Por volta de 2min05, após toda a empolgação que foi a entrada do sublime, música e balé voltam a se unir e se acalmar, pois em 2min40 um dos momentos mais belos surge: a soprano cantando “Christe eleison” (“Cristo, tende piedade de nós”, também em grego). Note como a utilização dos melismas, que são o prolongamento de uma vogal por várias notas musicais, é visualizada no fato de a bailarina fazer movimentos difíceis com o corpo enquanto está equilibrada em um só pé, dando a impressão de que tudo é feito com graça e simplicidade.

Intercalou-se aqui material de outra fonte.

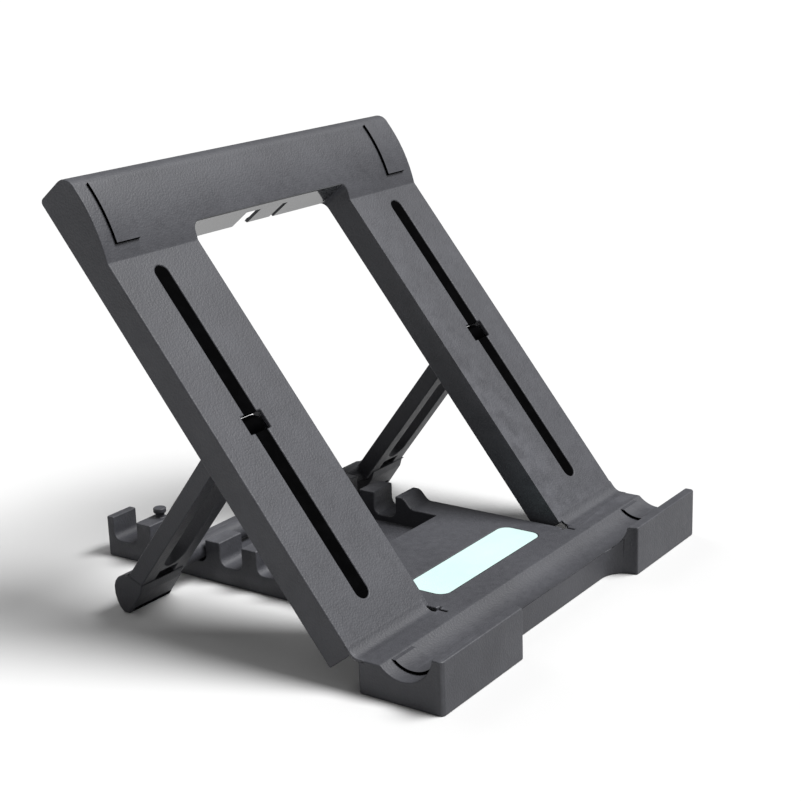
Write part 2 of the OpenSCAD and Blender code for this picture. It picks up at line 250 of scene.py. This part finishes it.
BODY_DARK = (0.031, 0.0315, 0.0365)
BODY_LIGHT = (0.046, 0.047, 0.054)
MATERIALS = {
    "body_plastic": moulded_plastic("moulded_plastic", BODY_DARK, BODY_LIGHT),
    "pad_plastic": moulded_plastic("pad_plastic", BODY_DARK, BODY_LIGHT, 0.8),
    "polished": smooth_plastic("polished_plastic", (0.034, 0.035, 0.038), (0.046, 0.048, 0.052), 0.13),
    "rubber_black": soft_rubber("black_rubber"),
    "label": label_film("label_film"),
    "steel_pin": drawn_steel("drawn_steel"),
}


# ---------------------------------------------------------------- pieces from the CAD nodes

# Bevel width of each node's edges, in millimetres
EDGE = {"base_tray": 0.45, "back_panel": 0.45, "support_frame": 0.4, "label_plate": 0.12,
        "top_pad_left": 0.05, "top_pad_right": 0.05, "trough_pad_left": 0.05, "trough_pad_right": 0.05}
FINE_EDGE = 0.15
SHARP_ANGLE = math.radians(11)
MERGE_DISTANCE = 2e-6
FLAT_ANGLE = math.radians(0.6)


def clean_copy(node):
    """A new object with the node's mesh, its triangles merged back into flat faces."""
    mesh = NODES[node].data.copy()
    mesh.name = node + "_shape"
    bm = bmesh.new()
    bm.from_mesh(mesh)
    bmesh.ops.remove_doubles(bm, verts=bm.verts, dist=MERGE_DISTANCE)
    bmesh.ops.dissolve_limit(bm, angle_limit=FLAT_ANGLE, verts=bm.verts, edges=bm.edges)
    for face in bm.faces:
        face.smooth = True
    for edge in bm.edges:
        edge.smooth = len(edge.link_faces) == 2 and edge.calc_face_angle(0) < SHARP_ANGLE
    bm.to_mesh(mesh)
    bm.free()
    piece = bpy.data.objects.new(node + "_finished", mesh)
    bpy.context.scene.collection.objects.link(piece)
    return piece


def paint(piece, slot):
    """One material all over, under its slot's name."""
    piece.data.materials.clear()
    piece.data.materials.append(MATERIALS[slot])


def paint_faces(piece, material, wanted):
    """A second finish on the faces for which wanted(centre, normal) is true."""
    piece.data.materials.append(MATERIALS[material])
    index = len(piece.data.materials) - 1
    for face in piece.data.polygons:
        if wanted(face.center, face.normal):
            face.material_index = index


def finish_edges(piece, width):
    """Rounded edges that follow the shape, with flat faces kept flat."""
    bevel = piece.modifiers.new("edges", "BEVEL")
    bevel.width = width * MM
    bevel.segments = 3
    bevel.limit_method = "ANGLE"
    bevel.angle_limit = SHARP_ANGLE
    bevel.use_clamp_overlap = False
    bevel.harden_normals = True


def finish_node(node):
    """The finished stand-in for one CAD node."""
    piece = clean_copy(node)
    paint(piece, SLOT_OF[node])
    finish_edges(piece, EDGE.get(node, FINE_EDGE))
    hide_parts(node)
    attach(piece, BODY_OF[node])
    return piece


PIECES = {node: finish_node(node) for node in NODES if not node.startswith("hinge_web")}

OPENING_HALF = 36 * MM
OPENING_TOP_FROM = 100 * MM
KNUCKLE_REACH = 3.6 * MM
KNUCKLE_X = 58 * MM
KNUCKLE_HALF = 4.5 * MM


# Painted shade: the pads' side faces, and the top pads' lower faces, are painted black rubber for the
# shadow along the pads' edges
def on_pad_shaded_side(centre, normal):
    return abs(normal.x) > 0.7


def on_top_pad_shaded_edge(centre, normal):
    return on_pad_shaded_side(centre, normal) or normal.dot(PANEL_UP) < -0.7


def on_opening_top(centre, normal):
    above = (centre - HINGE).dot(PANEL_UP) > OPENING_TOP_FROM
    return above and normal.dot(PANEL_UP) < -0.95 and abs(centre.x) < OPENING_HALF


# Painted shade: the knuckle faces in the panel's windows are painted black for the shadow there
def on_shaded_knuckle(centre, normal):
    reach = (Vector((0, centre.y, centre.z)) - PIVOT).length
    return reach < KNUCKLE_REACH and abs(abs(centre.x) - KNUCKLE_X) < KNUCKLE_HALF


# The pads' side faces are painted black as painted shade along their edges, the opening's upper wall is
# polished, and the knuckles are painted black as painted shade in their windows
for node, piece in PIECES.items():
    if node.startswith("top_pad"):
        # Painted shade: black on the top pads' side and lower faces
        paint_faces(piece, "rubber_black", on_top_pad_shaded_edge)
    if node.startswith("trough_pad"):
        # Painted shade: black on the trough pads' side faces
        paint_faces(piece, "rubber_black", on_pad_shaded_side)
paint_faces(PIECES["back_panel"], "polished", on_opening_top)
# Painted shade: the knuckles are painted black, as the dark of their shadowed windows
paint_faces(PIECES["support_frame"], "rubber_black", on_shaded_knuckle)


def smooth_point(before, a, b, after, t):
    """A point of the Catmull-Rom curve from a to b."""
    return 0.5 * (2 * a + (b - before) * t + (2 * before - 5 * a + 4 * b - after) * t ** 2
                  + (3 * a - before - 3 * b + after) * t ** 3)


def skin_path(web_front):
    """Side view of the skin's upper face, from the deck, round the hinge line and up the leg."""
    proud = 0.03 * MM
    lift = PANEL_NORMAL * proud
    deck = DECK_Z + proud
    bends = [Vector((0, web_front - 2.4 * MM, deck - 2 * proud)), Vector((0, web_front - 1.7 * MM, deck)),
             Vector((0, web_front, deck + proud)), HINGE + Vector((0, -0.5 * MM, -0.2 * MM)),
             HINGE + PANEL_UP * 0.9 * MM + lift, HINGE + PANEL_UP * 2.2 * MM + lift,
             HINGE + PANEL_UP * 3.0 * MM - lift]
    steps = 8
    path = []
    for k in range(len(bends) - 1):
        before, a, b, after = (bends[max(0, min(len(bends) - 1, k + d))] for d in (-1, 0, 1, 2))
        for i in range(steps):
            path.append(smooth_point(before, a, b, after, i / steps))
    return path + [bends[-1]]


def thickened(path, thickness):
    """The path followed by a copy of it, reversed and set back by the thickness."""
    last = len(path) - 1
    inner = []
    for i, point in enumerate(path):
        along = path[min(last, i + 1)] - path[max(0, i - 1)]
        inner.append(point - Vector((1, 0, 0)).cross(along).normalized() * thickness)
    return path + inner[::-1]


def hinge_skin(node):
    """Thin web that bends where the panel meets the ledge: it follows the base, then the panel."""
    low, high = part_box(node)
    path = skin_path(low.y)
    outline = thickened(path, 0.7 * MM)
    mesh = bpy.data.meshes.new(node + "_skin")
    bm = bmesh.new()
    columns = 24
    rings = []
    for c in range(columns + 1):
        x = low.x + (high.x - low.x) * c / columns
        rings.append([bm.verts.new((x, p.y, p.z)) for p in outline])
    for a, b in zip(rings, rings[1:]):
        for i in range(len(outline)):
            j = (i + 1) % len(outline)
            bm.faces.new((a[i], b[i], b[j], a[j]))
    for ring in (rings[0], rings[-1]):
        for i in range(len(path) - 1):
            bm.faces.new((ring[i], ring[i + 1], ring[-i - 2], ring[-i - 1]))
    bmesh.ops.recalc_face_normals(bm, faces=bm.faces)
    for face in bm.faces:
        face.smooth = True
    for edge in bm.edges:
        edge.smooth = edge.calc_face_angle(0) < 3 * SHARP_ANGLE
    bm.to_mesh(mesh)
    bm.free()
    piece = bpy.data.objects.new(node + "_bending", mesh)
    bpy.context.scene.collection.objects.link(piece)
    paint(piece, "body_plastic")
    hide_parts(node)
    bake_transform(piece)
    return piece


SKINS = [hinge_skin(n) for n in NODES if n.startswith("hinge_web")]


# ---------------------------------------------------------------- floor, light and camera

def floor():
    """A pale floor that goes on past every view."""
    mesh = bpy.data.meshes.new("floor")
    half = 60.0
    corners = [(-half, -half, 0), (half, -half, 0), (half, half, 0), (-half, half, 0)]
    mesh.from_pydata(corners, [], [(0, 1, 2, 3)])
    obj = bpy.data.objects.new("floor", mesh)
    bpy.context.scene.collection.objects.link(obj)
    n = Nodes("pale_floor")
    n.bsdf.inputs["Base Color"].default_value = (0.5, 0.5, 0.5, 1)
    n.bsdf.inputs["Roughness"].default_value = 0.9
    n.bsdf.inputs["Specular IOR Level"].default_value = 0.1
    mesh.materials.append(n.mat)


def sun(name, towards, strength, softness):
    """A soft, even light from a direction, which lights the far floor as much as the near."""
    data = bpy.data.lights.new(name, "SUN")
    data.energy = strength
    data.angle = math.radians(softness)
    lamp = bpy.data.objects.new(name, data)
    bpy.context.scene.collection.objects.link(lamp)
    lamp.rotation_euler = Vector(towards).to_track_quat("Z", "Y").to_euler()


def studio():
    """One broad light from the front and above, a weak one from behind, and a pale surround."""
    sun("key", (0.32, -0.5, 1.0), 6.3, 32)
    sun("rim", (0.2, 0.9, 0.7), 0.7, 40)
    world = bpy.data.worlds.new("studio")
    world.use_nodes = True
    world.node_tree.nodes["Background"].inputs["Color"].default_value = (1, 1, 1, 1)
    world.node_tree.nodes["Background"].inputs["Strength"].default_value = 0.22
    bpy.context.scene.world = world


# Where the camera stands, in metres, and its azimuth, elevation and roll, in degrees
CAMERA_AT = (-0.3935, -0.2924, 0.2003)
CAMERA_ANGLES = (-54.81, 16.63, -1.91)


def camera():
    azimuth, elevation, roll = (math.radians(a) for a in CAMERA_ANGLES)
    back = Vector((math.sin(azimuth) * math.cos(elevation), -math.cos(azimuth) * math.cos(elevation),
                   math.sin(elevation)))
    level = Vector((math.cos(azimuth), math.sin(azimuth), 0))
    up = back.cross(level)
    right = level * math.cos(roll) + up * math.sin(roll)
    top = up * math.cos(roll) - level * math.sin(roll)
    data = bpy.data.cameras.new("camera")
    data.lens = 74.25
    data.sensor_width = 36
    data.clip_start = 0.01
    data.dof.use_dof = False
    obj = bpy.data.objects.new("camera", data)
    bpy.context.scene.collection.objects.link(obj)
    matrix = Matrix((right, top, back)).transposed().to_4x4()
    matrix.translation = Vector(CAMERA_AT)
    obj.matrix_world = matrix
    bpy.context.scene.camera = obj


floor()
studio()
camera()
bpy.context.scene.view_settings.view_transform = "Standard"
bpy.context.view_layer.update()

Como o esforço vocal da cantora. Enquanto isso, os demais dançarinos estão ao fundo, de vez em quando se movimentando (como em 2min50, 3min17, 3min36m e 5min01), porque o coro também foi colocado em segundo plano, de vez em quando se manifestando.
Aproximadamente em 4min45 aparece um gesto que materializa um belo problema dessa missa, que, como se disse, não consegue transmitir a emoção do sagrado, mas do sublime. Canta-se um pedido humilde de piedade. Entretanto, o gesto gracioso que a bailarina faz três vezes é o de oferecimento. Parece que o homem do século XVIII, do Iluminismo, sente-se orgulhoso, ou pelo menos feliz com a sua capacidade de oferecer algo soberbamente tocante ao seu Senhor. É um exótico conflito de uma humildade que se dá de cabeça erguida.
Por fim, vêm os melismas a partir de 4min10. É o clímax do encantamento expresso pela soprano e pela bailarina por pouco mais de 30 segundos. Em 5min47 o coro volta à atividade, assim como o corpo de balé. Em 6min05 todo o colorido sonoro-corporal volta, trazendo o estouro em 6min12. Em 6min54, após toda essa explosão de louvação, música e balé se recolhem, preparando-se para o encerramento da composição, que se dá como um suspiro de descanso, como o murchar de uma rosa que delicadamente se gastou na exibição de sua desabrochada beleza.
De acordo com tudo o que foi discutido, a comunicação entre duas plataformas estéticas diferentes – música e dança – só teve como resultado não só a riqueza que correu numa via de mão dupla, mas também a certificação de que o purismo em arte é algo que deve ser banido, pois que traz como prejuízo o empobrecimento de nossas experiências.